Once I passed security, I grabbed breakfast and headed to my gate. The flight out of Boston was especially bumpy for the first half-hour. I do much better with turbulence than I used to, but for a while it was a bit much for me. Once we finally cleared the clouds, I saw the sun for the first time in a week. It was still sunny as we landed in Philly. I caught my connecting flight to Denver without incident, and now I'm amusing myself at 36,000 feet above North America, with about ninety minutes left before we touch down at DIA.
Last night, a list of things I might do crossed my mind. This list isn't a list of goals, or things that I will do; they're just bizarre enough that I might end up doing them if circumstances are right.
- Cross an ocean in a sailboat.
- Write a requiem mass. (Probably as a rock anthem.)

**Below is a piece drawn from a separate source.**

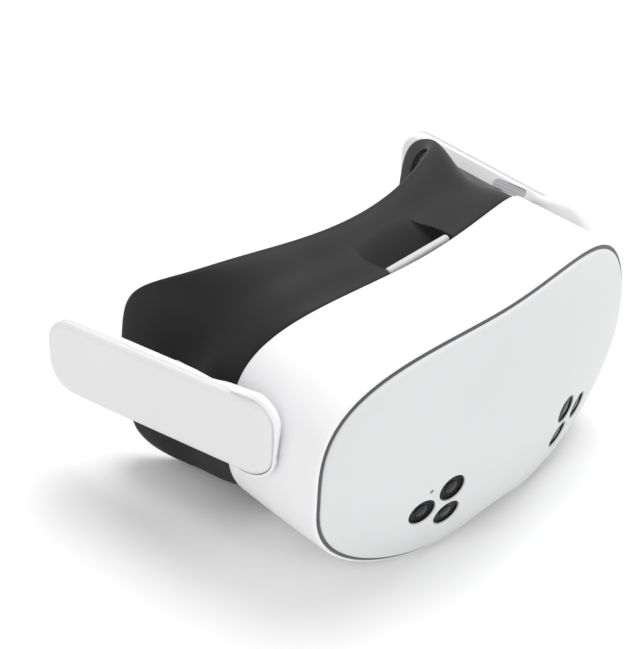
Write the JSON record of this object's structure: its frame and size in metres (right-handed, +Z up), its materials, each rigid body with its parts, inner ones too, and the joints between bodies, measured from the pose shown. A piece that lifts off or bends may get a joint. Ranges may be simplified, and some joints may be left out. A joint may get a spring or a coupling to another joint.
{
  "type": "vr headset",
  "caption": "Standalone headset visor with a curved faceplate, camera ports, wrap-round facial interface, sliding lenses and two rigid pivoting side arms.",
  "frame": {"origin": "centre of the footprint, on the surface the visor's underside flats stand on", "axes": "+X towards the wearer's left, +Y back towards the wearer's head, +Z up; the faceplate looks along -Y"},
  "size_m": [0.2128, 0.1482, 0.0983],
  "materials": {
    "shell_white": "satin",
    "face_white": "fine matte",
    "arm_grey": "fine matte",
    "gasket_grey": "matte",
    "window_black": "gloss",
    "module_black": "matte",
    "led_white": "gloss",
    "frame_metal": "cast",
    "screw_steel": "satin",
    "pin_steel": "polished",
    "board_green": "solder mask",
    "shield_metal": "satin",
    "copper": "bright",
    "battery_foil": "matte wrap",
    "display_black": "gloss",
    "bezel_black": "fine texture",
    "lens_clear": "coated",
    "pinion_ivory": "moulded",
    "sensor_glass": "gloss",
    "vent_light": "fine grain",
    "contact_gold": "polished",
    "shield_charcoal": "soft matte",
    "foam_charcoal": "soft foam skin",
    "grille_grey": "fine mesh"
  },
  "bodies": {
    "visor": {"main_shell": "shell_white", "front_cover": "face_white", "cover_gasket": "gasket_grey", "camera_windows": "window_black", "camera_modules": "module_black", "status_led": "led_white", "chassis_frame": "frame_metal", "chassis_screws": "screw_steel", "mainboard": "board_green", "processor_shield": "shield_metal", "heat_sink": "copper", "fan_housing": "module_black", "battery_pack": "battery_foil", "display_panel": "display_black", "rear_bezel": "bezel_black", "bezel_screws": "screw_steel", "lens_rails": "pin_steel", "pinion_pin": "pin_steel", "proximity_sensor": "sensor_glass", "vent_grille": "vent_light", "charge_contacts": "contact_gold", "usb_port": "pin_steel", "rocker_pin": "pin_steel", "left_pivot_hub": "shell_white", "right_pivot_hub": "shell_white"},
    "fan": {"fan_rotor": "module_black"},
    "left_lens_unit": {"left_lens_barrel": "bezel_black", "left_lens": "lens_clear"},
    "right_lens_unit": {"right_lens_barrel": "bezel_black", "right_lens": "lens_clear"},
    "pinion": {"lens_pinion": "pinion_ivory"},
    "power_key": {"power_button": "shell_white"},
    "action_key": {"action_button": "shell_white"},
    "volume_key": {"volume_rocker": "shell_white"},
    "facial_interface": {"facial_frame": "bezel_black", "light_shield": "shield_charcoal", "face_cushion": "foam_charcoal"},
    "left_arm": {"left_arm_cover": "arm_grey", "left_arm_inner": "shell_white", "left_pivot_pin": "pin_steel", "left_pivot_washer": "screw_steel", "left_speaker": "module_black", "left_speaker_grille": "grille_grey", "left_arm_screws": "screw_steel"},
    "right_arm": {"right_arm_cover": "arm_grey", "right_arm_inner": "shell_white", "right_pivot_pin": "pin_steel", "right_pivot_washer": "screw_steel", "right_speaker": "module_black", "right_speaker_grille": "grille_grey", "right_arm_screws": "screw_steel"}
  },
  "joints": [
    {"name": "left_arm_pitch", "type": "hinge", "parent": "visor", "child": "left_arm", "pos_m": [0.0894, -0.016, 0.0605], "axis": [1, 0, 0], "range_deg": [-20, 30]},
    {"name": "right_arm_pitch", "type": "hinge", "parent": "visor", "child": "right_arm", "pos_m": [-0.0894, -0.016, 0.0605], "axis": [1, 0, 0], "range_deg": [-20, 30]},
    {"name": "interface_pull", "type": "slide", "parent": "visor", "child": "facial_interface", "axis": [0, 1, 0], "range_m": [0, 0.025]},
    {"name": "left_lens_slide", "type": "slide", "parent": "visor", "child": "left_lens_unit", "axis": [1, 0, 0], "range_m": [-0.0025, 0.0025]},
    {"name": "right_lens_slide", "type": "slide", "parent": "visor", "child": "right_lens_unit", "axis": [1, 0, 0], "range_m": [-0.0025, 0.0025]},
    {"name": "pinion_turn", "type": "hinge", "parent": "visor", "child": "pinion", "pos_m": [0, -0.028, 0.0455], "axis": [0, 1, 0], "range_deg": [-30, 30]},
    {"name": "fan_spin", "type": "hinge", "parent": "visor", "child": "fan", "pos_m": [0, -0.0534, 0.026], "axis": [0, 1, 0], "continuous": true},
    {"name": "power_press", "type": "slide", "parent": "visor", "child": "power_key", "axis": [-0.9479, 0, 0.3187], "range_m": [0, 0.0006], "stiffness_N_per_m": 600, "springref_m": -0.0008},
    {"name": "action_press", "type": "slide", "parent": "visor", "child": "action_key", "axis": [0.3243, 0, 0.946], "range_m": [0, 0.0006], "stiffness_N_per_m": 600, "springref_m": -0.0008},
    {"name": "volume_tilt", "type": "hinge", "parent": "visor", "child": "volume_key", "pos_m": [0.05412, -0.03805, 0.00742], "axis": [-0.946, 0, -0.3243], "range_deg": [-2.5, 2.5], "stiffness_Nm_per_rad": 0.05}
  ],
  "couplings": [
    {"joint": "right_lens_slide", "follows": "left_lens_slide", "ratio": -1},
    {"joint": "pinion_turn", "follows": "left_lens_slide", "rad_per_m": 208.33}
  ]
}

- Live as an expat in Geneva, or maybe Victoria.
- Write a rock opera.
In related news, one thing that I am considering doing is writing a bad genre novel for National Novel Writing Month in November. (I thought about doing it last year, but then the situation at work went straight to hell in a handbasket.) I have no real idea how to describe the novel I'm going to write (which is the same one I was going to write last year); it's not really genre fiction at all, although it does involve some currently-unrealized technology. Of course, I haven't actually written it yet, so all bets are off on what it will be when I'm done. I might not actually write it, depending on how the rest of my life goes, and if I do I'm not sure I'll actually show it to anyone, but it should be fun.